Key escrow and recovery: In enterprise environments, SED authentication keys may be managed through a central management console and backed up for recovery purposes. When performing cryptographic erase, ensure that all escrowed copies of the authentication key are also destroyed, as they could potentially be used to access the MEK if the erase operation did not complete as expected.
When Cryptographic Erase Is Sufficient
Cryptographic erasure of an SED is appropriate when the drive uses a well-validated encryption implementation from a reputable manufacturer, the security features were properly activated and managed throughout the drive’s operational life, the organisation has verified that the specific drive model and firmware version are not affected by known vulnerabilities, the compliance framework applicable to the data accepts cryptographic erasure as a valid sanitisation method, and all copies of authentication keys and recovery keys have been destroyed.

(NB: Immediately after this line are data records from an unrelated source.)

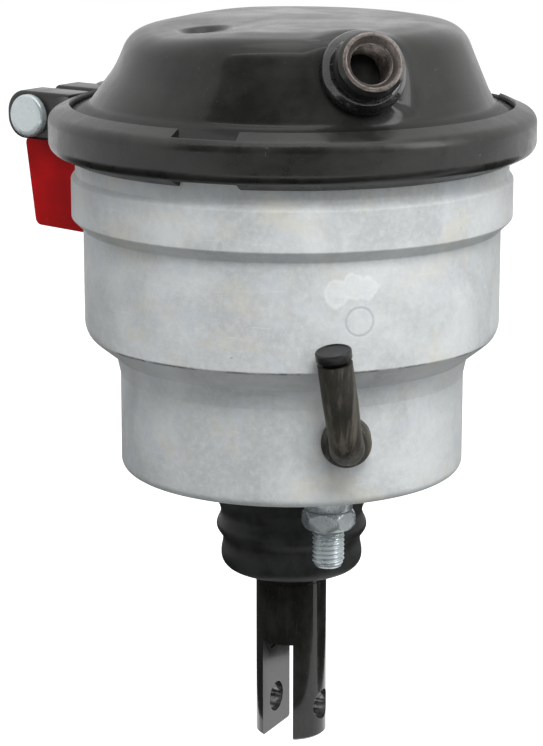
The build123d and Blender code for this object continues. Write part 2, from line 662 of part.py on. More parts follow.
WASHER_BOTTOM_Z = RELIEF_DEPTH - WASHER_THICKNESS
NUT_BOTTOM_Z = WASHER_BOTTOM_Z - STUD_NUT_HEIGHT
NECK_BOTTOM_Z = NUT_BOTTOM_Z - STUD_NECK_LENGTH

with BuildPart() as mounting_studs:
    with BuildSketch(Plane.XY.offset(PLATE_TOP_Z)):
        with STUD_PLACES:
            Circle(STUD_HEAD_R)
    extrude(amount=STUD_HEAD_HEIGHT)
    with BuildSketch(Plane.XY.offset(NECK_BOTTOM_Z)):
        with STUD_PLACES:
            Circle(STUD_R)
    extrude(amount=PLATE_TOP_Z - NECK_BOTTOM_Z)
    with BuildSketch(Plane.XY.offset(STUD_END_Z)):
        with STUD_PLACES:
            Circle(STUD_THREAD_R)
    extrude(amount=NECK_BOTTOM_Z - STUD_END_Z)
    chamfer(mounting_studs.edges().filter_by(GeomType.CIRCLE).group_by(Axis.Z)[0], STUD_CHAMFER)
mounting_studs.part.label = "mounting_studs"

with BuildPart() as stud_washers:
    with BuildSketch(Plane.XY.offset(WASHER_BOTTOM_Z)):
        with STUD_PLACES:
            Circle(WASHER_R)
            Circle(STUD_R + BORE_GAP, mode=Mode.SUBTRACT)
    extrude(amount=WASHER_THICKNESS)
stud_washers.part.label = "stud_washers"

with BuildPart() as stud_nuts:
    with BuildSketch(Plane.XY.offset(NUT_BOTTOM_Z)):
        with STUD_PLACES:
            RegularPolygon(STUD_NUT_FLATS / 2, 6, major_radius=False)
            Circle(STUD_R + THREAD_GAP, mode=Mode.SUBTRACT)
    extrude(amount=STUD_NUT_HEIGHT)
stud_nuts.part.label = "stud_nuts"

# ---------------------------------------------------------------- vent elbow
VENT_CORNER = Vector(VENT_X, VENT_CORNER_Y, VENT_Z)
VENT_UP = Vector(-tan(radians(VENT_LEAN_SIDE)), -tan(radians(VENT_LEAN_OUT)), 1)
VENT_END = VENT_CORNER + VENT_UP * VENT_RISE
VENT_END_PLANE = Plane(origin=VENT_END, z_dir=VENT_UP)
GROMMET_FACE = HOUSING_BASE_R + GROMMET_LIP

with BuildPart() as vent_elbow:
    with BuildLine() as vent_path:
        FilletPolyline(VENT_START, VENT_CORNER, VENT_END, radius=VENT_BEND_R)
    with BuildSketch(VENT_PLANE):
        Circle(VENT_TUBE_R)
        Circle(VENT_BORE_R, mode=Mode.SUBTRACT)
    sweep(path=vent_path.line)
vent_elbow.part.label = "vent_elbow"

with BuildPart() as vent_cap:
    with BuildSketch(VENT_END_PLANE):
        Circle(VENT_CAP_R)
    extrude(amount=VENT_CAP_HEIGHT)
    rims = vent_cap.edges().filter_by(GeomType.CIRCLE)
    fillet(rims, VENT_CAP_EDGE_R)
    with BuildSketch(VENT_END_PLANE.offset(-VENT_CAP_PLUG_LENGTH)):
        Circle(VENT_BORE_R - BORE_GAP)
    extrude(amount=VENT_CAP_PLUG_LENGTH)
vent_cap.part.label = "vent_cap"

with BuildPart() as vent_grommet:
    with BuildSketch(Plane.XZ.offset(GROMMET_FACE)):
        with Locations((VENT_X, VENT_Z)):
            Circle(GROMMET_R)
    extrude(amount=-GROMMET_R)
    with BuildSketch(Plane.XY):
        Circle(HOUSING_BASE_R + FACE_GAP)
    extrude(amount=CREASE_Z, mode=Mode.SUBTRACT)
    with BuildSketch(VENT_PLANE):
        Circle(GROMMET_NECK_R)
    extrude(amount=GROMMET_FACE + VENT_INNER_Y)
    with BuildSketch(VENT_PLANE):
        Circle(VENT_TUBE_R + SEAL_GAP)
    extrude(amount=HOUSING_BASE_R, mode=Mode.SUBTRACT)
vent_grommet.part.label = "vent_grommet"

# ---------------------------------------------------------------- rod guide, bush and wiper
GUIDE_TOP_Z = FLOOR_THICKNESS + GUIDE_FLANGE_THICKNESS

with BuildPart() as rod_guide:
    with BuildSketch(Plane.XZ):
        with BuildLine():
            Polyline(
                (BUSH_R + BORE_GAP, GUIDE_WEB_BOTTOM_Z),
                (GUIDE_TUBE_R - GUIDE_WALL, GUIDE_WEB_BOTTOM_Z),
                (GUIDE_TUBE_R - GUIDE_WALL, -GUIDE_DROP),
                (GUIDE_TUBE_R, -GUIDE_DROP),
                (GUIDE_TUBE_R, FLOOR_THICKNESS),
                (GUIDE_FLANGE_R, FLOOR_THICKNESS),
                (GUIDE_FLANGE_R, GUIDE_TOP_Z),
                (BUSH_R + BORE_GAP, GUIDE_TOP_Z),
                close=True,
            )
        make_face()
    revolve(axis=Axis.Z)
rod_guide.part.label = "rod_guide"

with BuildPart() as guide_bush:
    with BuildSketch(Plane.XZ):
        with BuildLine():
            Polyline(
                (ROD_R + RUNNING_GAP, GUIDE_WEB_BOTTOM_Z),
                (BUSH_R, GUIDE_WEB_BOTTOM_Z),
                (BUSH_R, GUIDE_TOP_Z),
                (BUSH_SHOULDER_R, GUIDE_TOP_Z),
                (BUSH_SHOULDER_R, GUIDE_TOP_Z + BUSH_SHOULDER_HEIGHT),
                (ROD_R + RUNNING_GAP, GUIDE_TOP_Z + BUSH_SHOULDER_HEIGHT),
                close=True,
            )
        make_face()
    revolve(axis=Axis.Z)
guide_bush.part.label = "guide_bush"

with BuildPart() as rod_wiper:
    with BuildSketch(Plane.XY.offset(GUIDE_TOP_Z + BUSH_SHOULDER_HEIGHT)):
        Circle(WIPER_R)
        Circle(ROD_R + SEAL_GAP, mode=Mode.SUBTRACT)
    extrude(amount=WIPER_HEIGHT)
    chamfer(rod_wiper.edges().group_by(Axis.Z)[-1].sort_by(SortBy.RADIUS)[-1], WIPER_CHAMFER)
rod_wiper.part.label = "rod_wiper"

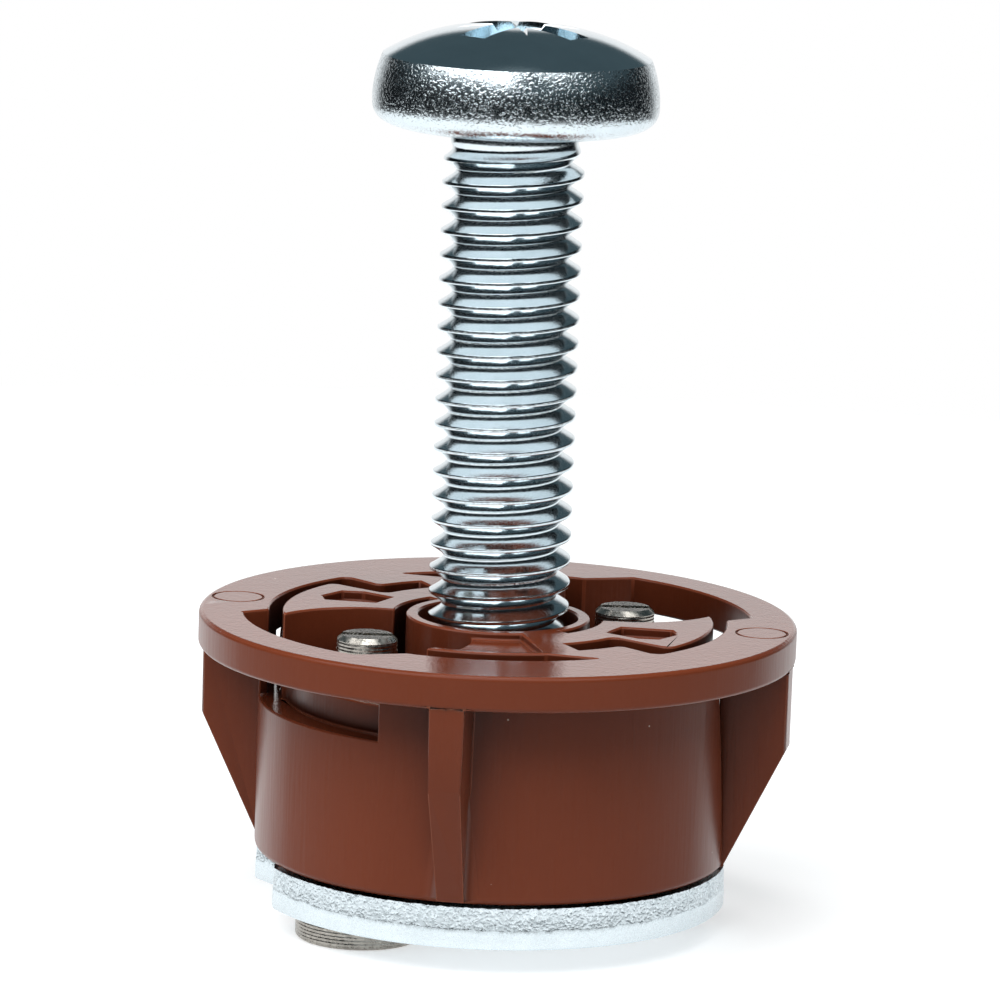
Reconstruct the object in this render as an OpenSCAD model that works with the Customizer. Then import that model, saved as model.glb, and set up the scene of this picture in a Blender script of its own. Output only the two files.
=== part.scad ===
// Drywall anchor for a 20 mm hole: a moulded body with a flange, two steel wings that swing
// out behind the board on slotted pins, and an M6 machine screw in a threaded insert.
// Millimetres. +Z points out of the wall along the screw's axis, which is X = Y = 0.
// Z = 0 is the lower face of the two pin heads, on which the anchor stands.

/* [Body] */
// Diameter of the body, a little under the hole it goes into
body_d = 19.6; // [19.4:0.1:20.5]
// Length of the body under the flange
body_len = 8.5; // [8:0.1:14]
// Rounding of the body's lower edge
body_round = 0.3; // [0.1:0.1:0.6]
// Diameter of the flange that stays in front of the board
flange_d = 24.7; // [24.4:0.1:27]
// Thickness of the flange
flange_t = 1.45; // [1.3:0.05:2]
// Rounding of the flange's edges
flange_round = 0.2; // [0.1:0.05:0.4]

/* [Fins] */
// Thickness of a fin at the flange
fin_t = 1.45; // [1.2:0.05:2.2]
// Thickness of a fin at its lower end, where the mould's draft has narrowed it
fin_end_t = 1.1; // [0.9:0.05:1.2]
// How far a fin's edge stays inside the flange's rim
fin_inset = 0.1; // [0:0.05:0.4]
// Height of a fin's upright edge, above its taper
fin_upright = 3.3; // [2:0.1:4]
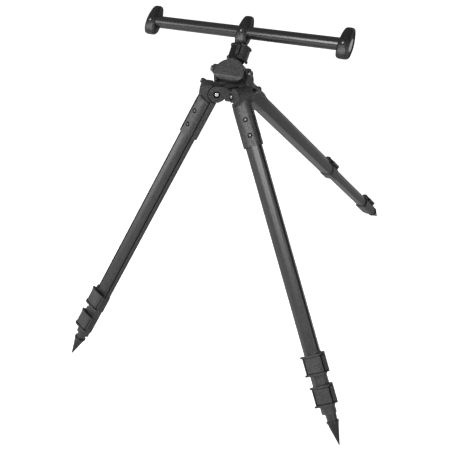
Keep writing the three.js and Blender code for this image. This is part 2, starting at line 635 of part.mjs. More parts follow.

When Additional Measures Are Warranted
Additional measures beyond cryptographic erasure are warranted when the drive model has known or suspected encryption implementation weaknesses, the data sensitivity is very high (such as classified government information), regulatory or contractual requirements specify overwriting or physical destruction regardless of encryption, the SED’s security features were not activated during the drive’s operational life, or the organisation cannot verify the quality of the encryption implementation.
In these cases, follow cryptographic erasure with a software overwrite using the drive’s firmware-level sanitise commands, or use physical destruction for the highest assurance.
Self-encrypting drives represent a valuable tool in the data destruction toolkit, particularly for organisations that need to sanitise large numbers of drives quickly. The key is to use them with full awareness of their strengths and limitations.